In this presentation I argue that the way forward for this dialogue is to fully dignify the similarities and differences between its two ‘sides’ without the comforts of syncretistic unity or the paralyses of irreducible difference. To do this, I will articulate a ‘secular Mennonite social critique’ that uses the critique of redemptive violence to deconstruct rigid oppositions between religion and secularity, theology and philosophy, and ‘the church’ and ‘the world.’ Beginning from the assumption that these terms do not name stable phenomena, but instead are conceptual tools that are used and abused for diverse purposes, this presentation critiques the imposition of enmity and competition onto the names and concepts we use to make sense of this discourse and this world. The wager of this lecture is that if the Anabaptist Mennonite community is truly committed to the critique of violence and pursuit of peace, then a critical reconceptualization of interdisciplinarity is essential, lest we allow suspicion, fear, and reactivity to define the terms of our encounters with others and ourselves.

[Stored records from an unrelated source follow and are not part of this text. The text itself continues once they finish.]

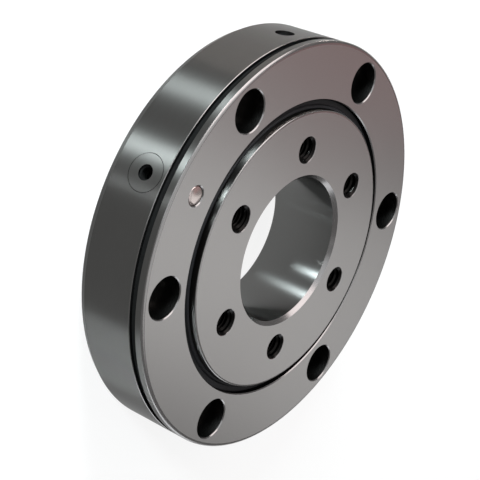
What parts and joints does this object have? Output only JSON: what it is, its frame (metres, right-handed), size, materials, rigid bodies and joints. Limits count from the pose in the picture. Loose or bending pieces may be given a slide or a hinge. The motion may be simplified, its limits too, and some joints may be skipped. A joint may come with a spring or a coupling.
{
  "type": "crossed roller bearing",
  "caption": "Flat ring bearing with screw holes in both rings; crossed rollers between them carry radial, axial and tilting loads.",
  "frame": {"origin": "centre of the outer ring's back face, on which the bearing lies", "axes": "+Z along the bearing's axis, out of the front face with the counterbores; +X through one screw hole of the outer ring"},
  "size_m": [0.112, 0.112, 0.022],
  "materials": {
    "ring_steel": "ground",
    "pin_steel": "ground",
    "roller_steel": "lapped",
    "seal_rubber": "matte",
    "spacer_plastic": "matte"
  },
  "bodies": {
    "outer_race": {"outer_ring": "ring_steel", "front_seal": "seal_rubber", "back_seal": "seal_rubber", "filling_plug": "ring_steel", "plug_pin": "pin_steel"},
    "inner_race": {"inner_ring": "ring_steel"},
    "roller_row": {"spacer_01": "spacer_plastic", "spacer_02": "spacer_plastic", "spacer_03": "spacer_plastic", "spacer_04": "spacer_plastic", "spacer_05": "spacer_plastic", "spacer_06": "spacer_plastic", "spacer_07": "spacer_plastic", "spacer_08": "spacer_plastic", "spacer_09": "spacer_plastic", "spacer_10": "spacer_plastic", "spacer_11": "spacer_plastic", "spacer_12": "spacer_plastic", "spacer_13": "spacer_plastic", "spacer_14": "spacer_plastic", "spacer_15": "spacer_plastic", "spacer_16": "spacer_plastic", "spacer_17": "spacer_plastic", "spacer_18": "spacer_plastic", "spacer_19": "spacer_plastic", "spacer_20": "spacer_plastic", "spacer_21": "spacer_plastic", "spacer_22": "spacer_plastic", "spacer_23": "spacer_plastic", "spacer_24": "spacer_plastic"},
    "roller_01": {"roller_01": "roller_steel"},
    "roller_02": {"roller_02": "roller_steel"},
    "roller_03": {"roller_03": "roller_steel"},
    "roller_04": {"roller_04": "roller_steel"},
    "roller_05": {"roller_05": "roller_steel"},
    "roller_06": {"roller_06": "roller_steel"},
    "roller_07": {"roller_07": "roller_steel"},
    "roller_08": {"roller_08": "roller_steel"},
    "roller_09": {"roller_09": "roller_steel"},
    "roller_10": {"roller_10": "roller_steel"},
    "roller_11": {"roller_11": "roller_steel"},
    "roller_12": {"roller_12": "roller_steel"},
    "roller_13": {"roller_13": "roller_steel"},
    "roller_14": {"roller_14": "roller_steel"},
    "roller_15": {"roller_15": "roller_steel"},
    "roller_16": {"roller_16": "roller_steel"},
    "roller_17": {"roller_17": "roller_steel"},
    "roller_18": {"roller_18": "roller_steel"},
    "roller_19": {"roller_19": "roller_steel"},
    "roller_20": {"roller_20": "roller_steel"},
    "roller_21": {"roller_21": "roller_steel"},
    "roller_22": {"roller_22": "roller_steel"},
    "roller_23": {"roller_23": "roller_steel"},
    "roller_24": {"roller_24": "roller_steel"}
  },
  "joints": [
    {"name": "inner_ring_spin", "type": "hinge", "parent": "outer_race", "child": "inner_race", "pos_m": [0, 0, 0.011], "axis": [0, 0, 1], "continuous": true},
    {"name": "roller_row_orbit", "type": "hinge", "parent": "outer_race", "child": "roller_row", "pos_m": [0, 0, 0.011], "axis": [0, 0, 1], "continuous": true},
    {"name": "roller_01_spin", "type": "hinge", "parent": "roller_row", "child": "roller_01", "pos_m": [0.0385, 0, 0.011], "axis": [0.7071, 0, 0.7071], "continuous": true},
    {"name": "roller_02_spin", "type": "hinge", "parent": "roller_row", "child": "roller_02", "pos_m": [0.03719, 0.00996, 0.011], "axis": [0.683, 0.183, -0.7071], "continuous": true},
    {"name": "roller_03_spin", "type": "hinge", "parent": "roller_row", "child": "roller_03", "pos_m": [0.03334, 0.01925, 0.011], "axis": [0.6124, 0.3536, 0.7071], "continuous": true},
    {"name": "roller_04_spin", "type": "hinge", "parent": "roller_row", "child": "roller_04", "pos_m": [0.02722, 0.02722, 0.011], "axis": [0.5, 0.5, -0.7071], "continuous": true},
    {"name": "roller_05_spin", "type": "hinge", "parent": "roller_row", "child": "roller_05", "pos_m": [0.01925, 0.03334, 0.011], "axis": [0.3536, 0.6124, 0.7071], "continuous": true},
    {"name": "roller_06_spin", "type": "hinge", "parent": "roller_row", "child": "roller_06", "pos_m": [0.00996, 0.03719, 0.011], "axis": [0.183, 0.683, -0.7071], "continuous": true},
    {"name": "roller_07_spin", "type": "hinge", "parent": "roller_row", "child": "roller_07", "pos_m": [0, 0.0385, 0.011], "axis": [0, 0.7071, 0.7071], "continuous": true},
    {"name": "roller_08_spin", "type": "hinge", "parent": "roller_row", "child": "roller_08", "pos_m": [-0.00996, 0.03719, 0.011], "axis": [-0.183, 0.683, -0.7071], "continuous": true},
    {"name": "roller_09_spin", "type": "hinge", "parent": "roller_row", "child": "roller_09", "pos_m": [-0.01925, 0.03334, 0.011], "axis": [-0.3536, 0.6124, 0.7071], "continuous": true},
    {"name": "roller_10_spin", "type": "hinge", "parent": "roller_row", "child": "roller_10", "pos_m": [-0.02722, 0.02722, 0.011], "axis": [-0.5, 0.5, -0.7071], "continuous": true},
    {"name": "roller_11_spin", "type": "hinge", "parent": "roller_row", "child": "roller_11", "pos_m": [-0.03334, 0.01925, 0.011], "axis": [-0.6124, 0.3536, 0.7071], "continuous": true},
    {"name": "roller_12_spin", "type": "hinge", "parent": "roller_row", "child": "roller_12", "pos_m": [-0.03719, 0.00996, 0.011], "axis": [-0.683, 0.183, -0.7071], "continuous": true},
    {"name": "roller_13_spin", "type": "hinge", "parent": "roller_row", "child": "roller_13", "pos_m": [-0.0385, 0, 0.011], "axis": [-0.7071, 0, 0.7071], "continuous": true},
    {"name": "roller_14_spin", "type": "hinge", "parent": "roller_row", "child": "roller_14", "pos_m": [-0.03719, -0.00996, 0.011], "axis": [-0.683, -0.183, -0.7071], "continuous": true},
    {"name": "roller_15_spin", "type": "hinge", "parent": "roller_row", "child": "roller_15", "pos_m": [-0.03334, -0.01925, 0.011], "axis": [-0.6124, -0.3536, 0.7071], "continuous": true},
    {"name": "roller_16_spin", "type": "hinge", "parent": "roller_row", "child": "roller_16", "pos_m": [-0.02722, -0.02722, 0.011], "axis": [-0.5, -0.5, -0.7071], "continuous": true},
    {"name": "roller_17_spin", "type": "hinge", "parent": "roller_row", "child": "roller_17", "pos_m": [-0.01925, -0.03334, 0.011], "axis": [-0.3536, -0.6124, 0.7071], "continuous": true},
    {"name": "roller_18_spin", "type": "hinge", "parent": "roller_row", "child": "roller_18", "pos_m": [-0.00996, -0.03719, 0.011], "axis": [-0.183, -0.683, -0.7071], "continuous": true},
    {"name": "roller_19_spin", "type": "hinge", "parent": "roller_row", "child": "roller_19", "pos_m": [0, -0.0385, 0.011], "axis": [0, -0.7071, 0.7071], "continuous": true},
    {"name": "roller_20_spin", "type": "hinge", "parent": "roller_row", "child": "roller_20", "pos_m": [0.00996, -0.03719, 0.011], "axis": [0.183, -0.683, -0.7071], "continuous": true},
    {"name": "roller_21_spin", "type": "hinge", "parent": "roller_row", "child": "roller_21", "pos_m": [0.01925, -0.03334, 0.011], "axis": [0.3536, -0.6124, 0.7071], "continuous": true},
    {"name": "roller_22_spin", "type": "hinge", "parent": "roller_row", "child": "roller_22", "pos_m": [0.02722, -0.02722, 0.011], "axis": [0.5, -0.5, -0.7071], "continuous": true},
    {"name": "roller_23_spin", "type": "hinge", "parent": "roller_row", "child": "roller_23", "pos_m": [0.03334, -0.01925, 0.011], "axis": [0.6124, -0.3536, 0.7071], "continuous": true},
    {"name": "roller_24_spin", "type": "hinge", "parent": "roller_row", "child": "roller_24", "pos_m": [0.03719, -0.00996, 0.011], "axis": [0.683, -0.183, -0.7071], "continuous": true}
  ],
  "couplings": [
    {"joint": "roller_row_orbit", "follows": "inner_ring_spin", "ratio": 0.47015},
    {"joint": "roller_01_spin", "follows": "inner_ring_spin", "ratio": -5.902},
    {"joint": "roller_02_spin", "follows": "inner_ring_spin", "ratio": 5.902},
    {"joint": "roller_03_spin", "follows": "inner_ring_spin", "ratio": -5.902},
    {"joint": "roller_04_spin", "follows": "inner_ring_spin", "ratio": 5.902},
    {"joint": "roller_05_spin", "follows": "inner_ring_spin", "ratio": -5.902},
    {"joint": "roller_06_spin", "follows": "inner_ring_spin", "ratio": 5.902},
    {"joint": "roller_07_spin", "follows": "inner_ring_spin", "ratio": -5.902},
    {"joint": "roller_08_spin", "follows": "inner_ring_spin", "ratio": 5.902},
    {"joint": "roller_09_spin", "follows": "inner_ring_spin", "ratio": -5.902},
    {"joint": "roller_10_spin", "follows": "inner_ring_spin", "ratio": 5.902},
    {"joint": "roller_11_spin", "follows": "inner_ring_spin", "ratio": -5.902},
    {"joint": "roller_12_spin", "follows": "inner_ring_spin", "ratio": 5.902},
    {"joint": "roller_13_spin", "follows": "inner_ring_spin", "ratio": -5.902},
    {"joint": "roller_14_spin", "follows": "inner_ring_spin", "ratio": 5.902},
    {"joint": "roller_15_spin", "follows": "inner_ring_spin", "ratio": -5.902},
    {"joint": "roller_16_spin", "follows": "inner_ring_spin", "ratio": 5.902},
    {"joint": "roller_17_spin", "follows": "inner_ring_spin", "ratio": -5.902},
    {"joint": "roller_18_spin", "follows": "inner_ring_spin", "ratio": 5.902},
    {"joint": "roller_19_spin", "follows": "inner_ring_spin", "ratio": -5.902},
    {"joint": "roller_20_spin", "follows": "inner_ring_spin", "ratio": 5.902},
    {"joint": "roller_21_spin", "follows": "inner_ring_spin", "ratio": -5.902},
    {"joint": "roller_22_spin", "follows": "inner_ring_spin", "ratio": 5.902},
    {"joint": "roller_23_spin", "follows": "inner_ring_spin", "ratio": -5.902},
    {"joint": "roller_24_spin", "follows": "inner_ring_spin", "ratio": 5.902}
  ]
}
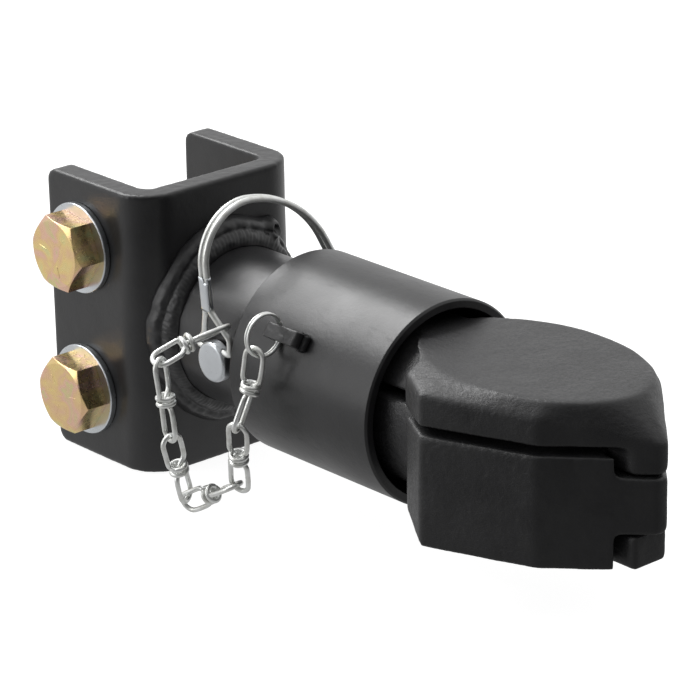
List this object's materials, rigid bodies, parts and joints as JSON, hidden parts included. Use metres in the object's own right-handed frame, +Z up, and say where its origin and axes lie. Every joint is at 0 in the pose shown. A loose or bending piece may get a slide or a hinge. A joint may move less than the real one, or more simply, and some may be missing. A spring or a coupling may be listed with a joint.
{
  "type": "channel-mount ball coupler",
  "caption": "Sleeve-lock trailer ball coupler with a channel bracket, side-opening jaw, sliding sleeve and a lock pin on a double-loop lanyard chain.",
  "frame": {"origin": "centre of the two tongue bolts' pattern, on the coupler's middle plane", "axes": "+X forward from the channel to the coupler's nose, +Z up, +Y to the coupler's right-hand side; the jaw and the lock pin's head are on the left, at -Y"},
  "size_m": [0.2721, 0.1091, 0.1091],
  "materials": {
    "black_coated_steel": "semi-gloss powder coat",
    "painted_weld": "semi-gloss powder coat over a weld bead",
    "black_painted_casting": "black paint over a cast surface",
    "yellow_zinc": "yellow zinc plating, iridescent",
    "bright_zinc": "bright zinc plating",
    "bright_wire": "bright plated wire"
  },
  "bodies": {
    "root": {"channel_bracket": "black_coated_steel", "shank_tube": "black_coated_steel", "tube_weld": "painted_weld", "main_casting": "black_painted_casting", "jaw_hinge_pin": "black_coated_steel", "tongue_bolts": "yellow_zinc", "head_washers": "bright_zinc", "tongue_nuts": "yellow_zinc", "split_ring": "bright_wire", "chain_link_1": "bright_wire", "chain_link_2": "bright_wire", "chain_link_3": "bright_wire", "chain_link_4": "bright_wire", "chain_link_5": "bright_wire", "chain_link_6": "bright_wire"},
    "sleeve": {"locking_sleeve": "black_coated_steel", "lanyard_strap": "black_coated_steel", "strap_weld": "painted_weld"},
    "jaw": {"side_jaw": "black_painted_casting"},
    "pin": {"lock_pin": "bright_zinc", "pin_head": "bright_zinc"},
    "bail": {"pin_bail": "bright_wire", "bail_ferrule": "bright_zinc"}
  },
  "joints": [
    {"name": "sleeve_slide", "type": "slide", "parent": "root", "child": "sleeve", "axis": [1, 0, 0], "range_m": [-0.004, 0]},
    {"name": "jaw_swing", "type": "hinge", "parent": "root", "child": "jaw", "pos_m": [0.2412, 0, 0], "axis": [0, 0, 1], "range_deg": [0, 0.45]},
    {"name": "pin_pull", "type": "slide", "parent": "root", "child": "pin", "axis": [0, -1, 0], "range_m": [0, 0.07], "deforming": ["chain_link_1", "chain_link_2", "chain_link_3", "chain_link_4", "chain_link_5", "chain_link_6"]},
    {"name": "bail_swing", "type": "hinge", "parent": "pin", "child": "bail", "pos_m": [0.0667, -0.031, 0.0045], "axis": [1, 0, 0], "range_deg": [0, 100]}
  ],
  "couplings": [
    {"joint": "bail_swing", "follows": "pin_pull", "rad_per_m": 24.93}
  ]
}
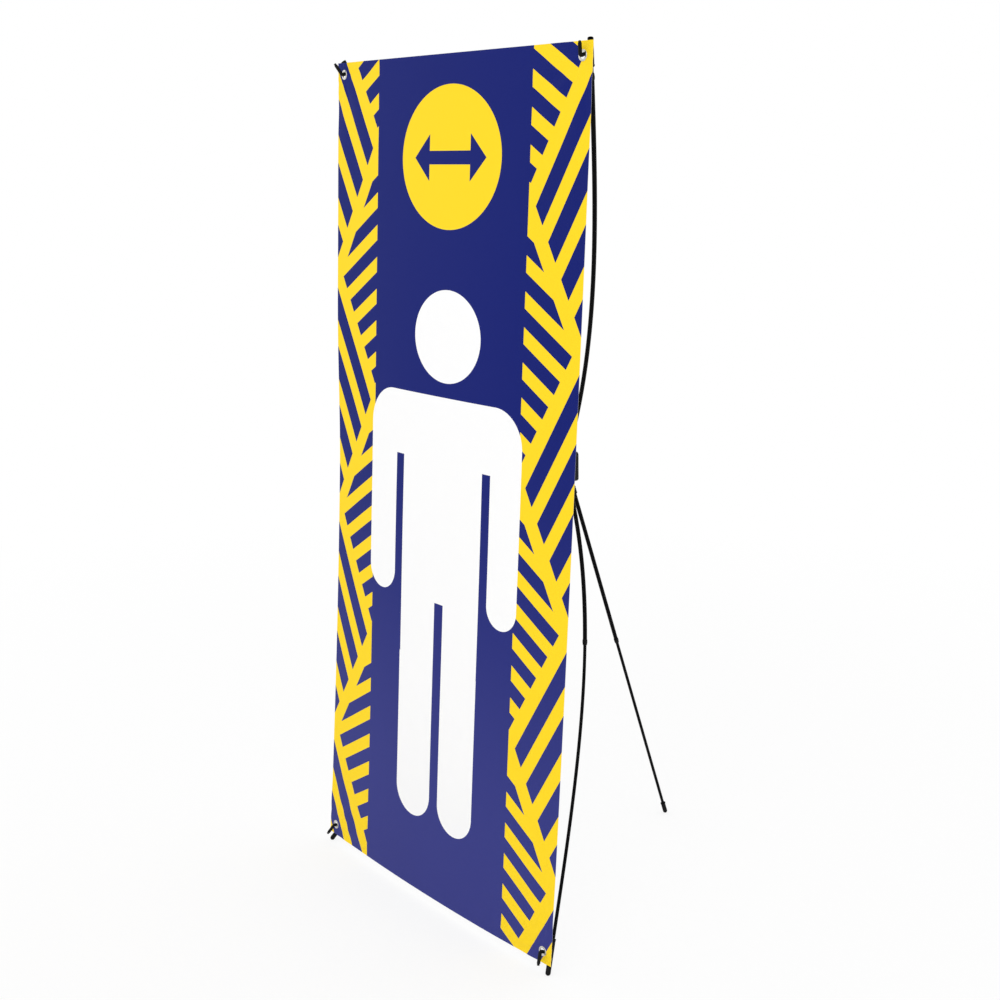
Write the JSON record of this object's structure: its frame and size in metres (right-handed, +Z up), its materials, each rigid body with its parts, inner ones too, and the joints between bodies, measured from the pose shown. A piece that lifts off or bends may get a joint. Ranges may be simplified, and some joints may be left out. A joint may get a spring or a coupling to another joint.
{
  "type": "x banner stand",
  "caption": "Free-standing X frame of sprung poles on a folding hub, which holds a tall printed sheet by its corner rings, with a rear prop leg",
  "frame": {"origin": "on the floor, under the middle of the whole stand as it stands open", "axes": "+Z up, +X to the right of someone facing the print, +Y to the back, where the prop leg is"},
  "size_m": [0.8, 0.7926, 1.8285],
  "materials": {
    "moulded_plastic": "black injection-moulded nylon with a fine satin texture",
    "pole": "black pultruded glass fibre with a smooth satin gloss and a faint lengthwise grain",
    "dark_steel": "blackened steel rivets and screws",
    "nickel": "bright nickel plate on pressed brass rings",
    "foot_rubber": "black rubber cap, matt",
    "printed_film": "white film, printed on the front in deep blue, yellow and white with a matt laminate; the back is bare white"
  },
  "bodies": {
    "hub": {"hub_front_shell": "moulded_plastic", "hub_rear_shell": "moulded_plastic", "hub_screw_upper": "dark_steel", "hub_screw_lower": "dark_steel", "pivot_pin_upper_left": "dark_steel", "pivot_pin_upper_right": "dark_steel", "pivot_pin_lower_left": "dark_steel", "pivot_pin_lower_right": "dark_steel", "pivot_pin_leg": "dark_steel", "banner_sheet": "printed_film"},
    "arm_upper_left": {"knuckle_upper_left": "moulded_plastic", "pole_tube_upper_left": "pole", "pole_collar_upper_left": "moulded_plastic", "pole_rod_upper_left": "pole", "banner_hook_upper_left": "moulded_plastic", "grommet_upper_left": "nickel", "grommet_washer_upper_left": "nickel"},
    "arm_upper_right": {"knuckle_upper_right": "moulded_plastic", "pole_tube_upper_right": "pole", "pole_collar_upper_right": "moulded_plastic", "pole_rod_upper_right": "pole", "banner_hook_upper_right": "moulded_plastic", "grommet_upper_right": "nickel", "grommet_washer_upper_right": "nickel"},
    "arm_lower_left": {"knuckle_lower_left": "moulded_plastic", "pole_tube_lower_left": "pole", "pole_collar_lower_left": "moulded_plastic", "pole_rod_lower_left": "pole", "hook_foot_lower_left": "moulded_plastic", "grommet_lower_left": "nickel", "grommet_washer_lower_left": "nickel"},
    "arm_lower_right": {"knuckle_lower_right": "moulded_plastic", "pole_tube_lower_right": "pole", "pole_collar_lower_right": "moulded_plastic", "pole_rod_lower_right": "pole", "hook_foot_lower_right": "moulded_plastic", "grommet_lower_right": "nickel", "grommet_washer_lower_right": "nickel"},
    "rear_leg": {"knuckle_leg": "moulded_plastic", "pole_tube_leg": "pole", "pole_collar_leg": "moulded_plastic", "pole_rod_leg": "pole", "leg_foot": "foot_rubber"}
  },
  "joints": [
    {"name": "fold_upper_left", "type": "hinge", "parent": "hub", "child": "arm_upper_left", "pos_m": [-0.014, -0.01146, 0.97776], "axis": [0, 0.9986, 0.0523], "range_deg": [0, 23.3], "deforming": ["banner_sheet"]},
    {"name": "fold_upper_right", "type": "hinge", "parent": "hub", "child": "arm_upper_right", "pos_m": [0.014, -0.01146, 0.97776], "axis": [0, -0.9986, -0.0523], "range_deg": [0, 23.3]},
    {"name": "fold_lower_left", "type": "hinge", "parent": "hub", "child": "arm_lower_left", "pos_m": [-0.014, -0.00936, 0.93781], "axis": [0, -0.9986, -0.0523], "range_deg": [0, 22.4]},
    {"name": "fold_lower_right", "type": "hinge", "parent": "hub", "child": "arm_lower_right", "pos_m": [0.014, -0.00936, 0.93781], "axis": [0, 0.9986, 0.0523], "range_deg": [0, 22.4]},
    {"name": "fold_leg", "type": "hinge", "parent": "hub", "child": "rear_leg", "pos_m": [0, 0.00771, 0.93871], "axis": [-1, 0, 0], "range_deg": [0, 19.3]}
  ],
  "couplings": [
    {"joint": "fold_upper_right", "follows": "fold_upper_left", "ratio": 1},
    {"joint": "fold_lower_left", "follows": "fold_upper_left", "ratio": 0.961},
    {"joint": "fold_lower_right", "follows": "fold_upper_left", "ratio": 0.961}
  ]
}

This presentation develops my previous work in the second chapter of my dissertation, my 2017 article on the topic (PDF), and my encyclopedia entry on Mennonites and philosophy.

Beyond that, I am excited to develop my work on violence, religion, and conspiratorial thinking in new directions by exploring themes from trauma studies, indigenous data sovereignty, and the ‘quantification of the social‘ in theoretical ways that critique methodological forms of violence, and in concrete ways that could have ramifications for public health and other forms of care work.